McLaughlin, whose official title is staff editor but whose duties seem to function more like a city desk editor, had multiple job offers upon his recent graduation from the University of California at San Diego, where he served as editor-in-chief of the UCSD Guardian. He chose Voice, in part, because of “San Jose Mercury News,” said McLaughlin. “He stopped that right when I took this job, which kind of made my decision a little easier. I’m with him on everything from citizen journalism to how old and crusty newspapers are getting– and they’re frankly a little arrogant also.”

Bry also had to search to find political reporter Andrew Donahue, who after breaking stories about the stories on the city’s early pension-underfunding for the San Diego Daily Transcript, had ventured off on a year long stint to Costa Rica. Donahue said he believes absolutely he is in competition with the San Diego Union Tribune. He said his goal is to scoop them once a week when possible.

“We’re trying to go after the stuff that isn’t being covered at all- what that is we’re still trying to figure out. Right now there’s lots going on in our city government so it’s a great opportunity for us,” he said. “Maybe that’s something we’ll look back on and say (the site’s initial success) wouldn’t have happened otherwise.”

Lately Voice’s attention and readership has been boosted by in-depth coverage of San Diego’s mayoral election. And Bry said she is considering expanding a dialog between candidates and readers during the month leading up to the July 26 election.

Yet, local media reaction to Voice’s launch has been mixed.

Sign On San Diego, the online presence of the San Diego Union Tribune, doesn’t view Voice of San Diego as a potential usurper of their readership. Robert Hawkins, Sign On San Diego’s morning editor, said he thinks the sites serve different purposes.

“There’s a feeling of no competition whatsoever,” he said. “The point of their site is to create a dialog and discussion about San Diego, and our interests are both commercial and journalistic in informing people of San Diego.”

Hawkins added, “I worked for Neil Morgan, who I have nothing but the highest estimation for. If they can inspire people to take a stake in the future of San Diego, that’s a terrific thing.”

But alternative weeklies haven’t been as complimentary.

A columnist who pens under the name “Ms. Beak” for San Diego CityBeat welcomes an alternative voice in the community.

“I think their mission is to provide an outlet for people who don’t think the local daily newspaper, the San Diego Union-Tribune, provides much of an outlet. A lot of people agree with them,” she said in an e-mail interview.

But she isn’t about to endorse Voice’s content, either.

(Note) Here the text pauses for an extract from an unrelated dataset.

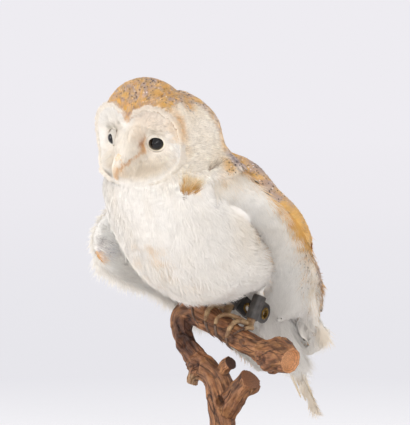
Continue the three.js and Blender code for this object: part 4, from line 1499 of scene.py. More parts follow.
@dataclass
class Wing:
    """A half-open wing: flight feathers, rows of coverts on its back and underside, and a soft front edge."""

    form: WingForm
    flight_count: int = 20
    flight_root: float = 0.3
    arm_chord: float = 0.4
    wisps: tuple = ()  # span from and to, tufts, length, droop, tip colour and chord of each run of loose down
    rng: np.random.Generator = field(default_factory=lambda: np.random.default_rng(ROOT_SEED))

    @property
    def name(self) -> str:
        """The wing's side as a word."""
        return self.form.side.name.lower()

    def arm(self) -> bpy.types.Object:
        """The fleshy front of the wing, as part of the skin."""
        rows, ring = 30, 14
        share = np.linspace(0.0, 0.9, rows)
        points, faces = [], []
        around = np.linspace(0, 2 * math.pi, ring, endpoint=False)
        chord = (1 - np.cos(around)) / 2 * self.arm_chord
        for part in share:
            spans = np.full(ring, part)
            middle, swell, half, _ = self.form.at(spans, chord)
            thin = np.maximum(half - 1.6, 1.2) * np.sin(around)
            points.append(middle + swell * thin[:, None])
        for row in range(rows - 1):
            for k in range(ring):
                a, b = row * ring + k, row * ring + (k + 1) % ring
                faces.append((a, b, b + ring, a + ring))
        faces.append(tuple(range(ring))[::-1])
        faces.append(tuple(range((rows - 1) * ring, rows * ring)))
        item = mesh_of(f"arm_{self.name}", np.concatenate(points), faces)
        point_outwards(item)
        return item

    def covert_roots(self, first: float, last: float, row_mm: float, gap_mm: float) -> tuple[np.ndarray,
            np.ndarray]:
        """Staggered rows of roots between two shares of the chord."""
        spans = np.linspace(0.0, 0.985, 240)
        chord_mm = np.linalg.norm(self.form.at(spans, np.zeros_like(spans))[3], axis=1)
        shares, chords = [], []
        for row in range(60):
            chord = first + row * row_mm / 120
            if chord > last:
                break
            line = self.form.surface(spans, np.full_like(spans, chord), True)
            length = np.concatenate([[0], np.cumsum(np.linalg.norm(np.diff(line, axis=0), axis=1))])
            count = int(length[-1] / gap_mm)
            place = (np.arange(count) + (row % 2) * 0.5 + self.rng.uniform(-0.3, 0.3, count)) * gap_mm
            share = np.interp(place, length, spans)
            room = np.interp(share, spans, chord_mm)
            keep = self.rng.random(count) < np.clip(room / 60, 0.25, 1)
            shares.append(share[keep])
            chords.append(np.full(keep.sum(), chord) + self.rng.uniform(-0.3, 0.3, keep.sum()) * row_mm / 120)
        return np.concatenate(shares), np.clip(np.concatenate(chords), 0.0, 1)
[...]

“The jury is still out. I think a lot of it is fairly mainstream. They want to be seen as serious and thoughtful, which can also translate to boring and unremarkable. I have yet to see one article that made me stop what I was doing and rush to the site to read it.”

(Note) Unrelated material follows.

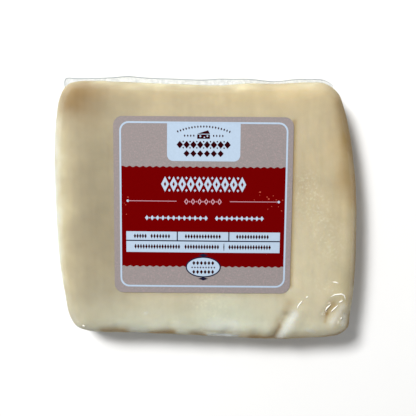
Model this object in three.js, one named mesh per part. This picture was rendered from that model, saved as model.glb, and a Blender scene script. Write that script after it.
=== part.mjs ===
// Vacuum-packed block of low-moisture cheese with a square paper label on its face, lying on its back.
// Millimetres, +Z up. The origin is the middle of the underside, +X the pack's right, +Y its top edge.
import * as THREE from 'three';

// Heights of the block
const faceHeight = 21.6; // underside to the shoulder of the labelled face
const crownHeight = 0.9; // how far the middle of the face swells above its shoulder
const crownReach = { x: 62, y: 54 }; // half the span that the swelling covers
// Slow waves of the soft block
const faceWaves = { height: 0.15, lengthX: 17, lengthY: 19, phaseX: 0.6, phaseY: 0.4 };
const equatorHeight = 10.8; // where the side wall stands out furthest

// Roundings from the side wall to the face and to the underside, as horizontal reach
const upperRounding = 7.5;
const leftRoundingExtra = 3.5;
const frontRoundingExtra = 1.5;
const lowerRounding = 7;
const roundingPower = 2.3; // 2 is an ellipse, more is squarer
const steepestSlant = 0.6; // least cosine between a station's outward direction and its ray from the middle

// The block's edge seen from above, at the equator, anticlockwise from the front right corner
const edgePoints = [
  [46.0, -48.1], [50.5, -46.9], [53.8, -44.0], [54.5, -38.5], // front right corner
  [55.6, -29.0], [56.1, -16.0], [55.9, -2.0], [55.3, 10.0], [53.9, 21.0], [52.5, 29.6], // right side
  [50.6, 36.6], [48.1, 43.1], [43.6, 46.6], // back right shoulder
  [36.0, 47.1], [26.0, 46.7], [15.5, 46.8], [6.0, 46.1], [-14.0, 46.7], [-30.0, 47.3], [-43.0, 47.8], // back edge
  [-49.1, 46.9], [-51.6, 44.7], [-53.3, 41.0], // back left corner
  [-54.7, 33.5], [-55.7, 21.0], [-55.7, 8.0], [-55.4, -8.0], [-54.5, -22.0], [-53.1, -32.0], // left side
  [-51.7, -39.7], [-49.2, -43.8], [-45.0, -45.5], // front left corner
  [-36.0, -46.4], [-26.0, -46.4], [-15.0, -47.1], [-5.0, -47.5], [4.0, -47.9], // front edge
  [12.0, -48.4], [24.0, -49.0], [38.5, -48.5],
];

// Folds, dents and swellings of the face. Each runs from one point to another.
// Height is above the plain face.
const reliefMarks = [
  { name: 'long fold, its groove', from: [24.6, -49.0], to: [29.4, -38.0], width: 1.9, height: -1 },
  { name: 'long fold, its ridge', from: [29.4, -46.5], to: [34.8, -36.2], width: 2.4, height: 0.55 },
  { name: 'swelling between the folds', from: [37.5, -43.0], to: [40.5, -35.0], width: 4.4, height: 0.3 },
  { name: 'corner pit', from: [44.0, -37.6], to: [46.4, -33.4], width: 1.9, height: -0.7 },
  { name: 'corner ridge', from: [47.2, -40.4], to: [50.8, -34.6], width: 2.1, height: 0.4 },
  { name: 'arch over the pit', from: [45.6, -29.6], to: [51.2, -30.4], width: 1.8, height: 0.3 },
  { name: 'front dent, far left', from: [-35.5, -48.0], to: [-33.0, -42.5], width: 1.8, height: -0.6 },
  { name: 'front dent, left', from: [-16.4, -49.0], to: [-13.6, -43.6], width: 2.3, height: -0.6 },
  { name: 'front dent, middle', from: [-4.6, -49.5], to: [-1.8, -44.4], width: 2.0, height: -0.5 },
  { name: 'front dent, right of the middle', from: [4.0, -49.5], to: [8.0, -43.8], width: 2.1, height: -0.6 },
  { name: 'front dent by the long fold', from: [21.4, -50.5], to: [18.4, -44.2], width: 1.8, height: -0.5 },
  { name: 'back dent, left', from: [-18.0, 48.0], to: [-17.8, 41.5], width: 1.7, height: -0.4 },
  { name: 'back dent, middle', from: [4.8, 48.0], to: [4.6, 41.0], width: 1.5, height: -0.45 },
  { name: 'step in the right side', from: [55.0, 31.4], to: [49.5, 28.6], width: 2.4, height: -0.3 },
  { name: 'back left swelling', from: [-46.0, 41.0], to: [-41.0, 38.0], width: 5.0, height: 0.5 },
];
const reliefOnset = 65; // degrees up the upper rounding by which a mark has its full height

// Seal fin: the welded film that stands out of the back edge, and the film ears at the two back corners
const finThickness = 0.7;
const finWidth = 1.9;
const finLeast = 0.05; // what is left of the fin on the other edges, so that no facet is flat
const finEnds = { left: -51.5, right: 45.5, fade: 2.0, fromBack: 43.0, wholeBack: 45.5 };
const finSwells = [
  { at: [-42.0, 47.7], reach: 9.0, width: -1.0 },
  { at: [-28.5, 47.2], reach: 4.0, width: 0.35 },
  { at: [5.5, 46.1], reach: 5.0, width: 0.55 },
  { at: [25.0, 46.7], reach: 8.5, width: -1.0 },
  { at: [-50.2, 46.3], reach: 2.0, width: 1.2 },
  { at: [48.4, 42.0], reach: 4.2, width: 1.0 },
];

// Paper label on the face
const label = {
  width: 63.5,
  height: 63.5,
  thickness: 0.22,
  corner: 3.2,
  centre: [-1.05, 3.1],
  turn: THREE.MathUtils.degToRad(-0.5),
  gap: 0.15, // clear of the faceted face below it
};

// Fineness of the faceted surfaces
const stationsPerPoint = 5;
const upperAngles = [12, 24, 36, 48, 61, 75, 90];
const lowerAngles = [18, 38, 60, 90];
const faceFractions = [0.035, 0.07, 0.105, 0.14, 0.18, 0.23, 0.3, 0.42, 0.6, 0.8];
const labelCornerSteps = 4;
const labelSideSteps = 6;
const labelRings = [1, 0.82, 0.62, 0.42, 0.2];

const cheeseMaterial = new THREE.MeshStandardMaterial({ color: 0xe6d6ae, roughness: 0.3, metalness: 0 });
const paperMaterial = new THREE.MeshStandardMaterial({ color: 0x9c2a26, roughness: 0.6, metalness: 0 });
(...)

Jim Holman, editor of the San Diego Reader, said that although he has not actually read the Voice of San Diego’s content, he thinks that without blogging, the site will have a difficult time attracting the targeted online audience.

“Neil Morgan- he’s not young and hip. That’s all that’s relevant here,” said Holman. “He has a lot of respect in the community, but not with the younger set. They don’t have those people that are doing cool blogging stuff on the web.”

But in a recent column, Ms. Beak criticized Voice’s content for being too green.

“According to the bios on the site, there are only two reporters with any depth of journalistic experience, which is going to make it tough to ‘be a credible source for relevant news and information,'” Ms. Beak wrote. “Many of the stories so far have the faint ring of a social-studies term paper.”

Bry, however, is proud of her recruitment effort. The staff is not without talent, she said, and they’ve earned the fellowships, awards and bylines to prove it. Bry, who earned her reporting chops at the Sacramento Bee for 18 months before moving onto the L.A. Times, said she expects most of the younger staff will move on after a few years of experience at Voice.

Non-profit news

Although the site will sell advertising space, (which Bry compares with the way a museum sells items in its gift shop) its nonprofit status seems to go hand in hand with its mission to remain nonpartisan and independent. The nonprofit news model seems to appeal to other parts of the nation as well. Though grants, the Maryland Philip Merrill College of Journalism established J-Lab, an institution which “helps news organizations and citizens use new information ideas and innovative computer technologies to develop new ways for people to engage in critical public policy issues.”

It recently awarded 10 “New Voices” grants as part of a pioneering program to seed innovative news ventures. Voice of San Diego did not qualify because they had already launched, but Executive Director Jan Schafer said J-Lab received 243 applicants, who had to qualify as either nonprofit or educational/institutional during the 10-week window that submissions were accepted.

“What we saw in our new voices proposals a great deal of concern from communities, some geographic, some ethnic, some small, that they were not being covered adequately by mainstream media. We saw a real passion by the people who were saying if they’re not going to cover us, we’re going to cover ourselves.”

Schafer also said nonprofit media outlets can become competitive in big markets.

“I have become a big fan of the Gotham Gazette, run by the Citizen’s Union (Foundation of the City of New York.) And I think they cover news in New York City, especially elections, as well as better than The New York Times or News Day. So, I think there’s potential for good journalism there.”

Beyond the next few years, Bry said the future of the site isn’t certain. Will Voice of San Diego be regarded as a well-funded anomaly or one of the early pioneers in a nonprofit news revolution?

J-Lab’s Schafer said the question applies to larger media organizations, who may eventually catch on, as well.

“What if citizens were shareholders and you bought a share in the paper, and in return you got participatory opportunities, like to produce content or sit on the advisory board,” said Schafer. “It’s an untested model so I don’t think we know the answer to that. But there’s also nothing that says citizens don’t want progressive reporting.”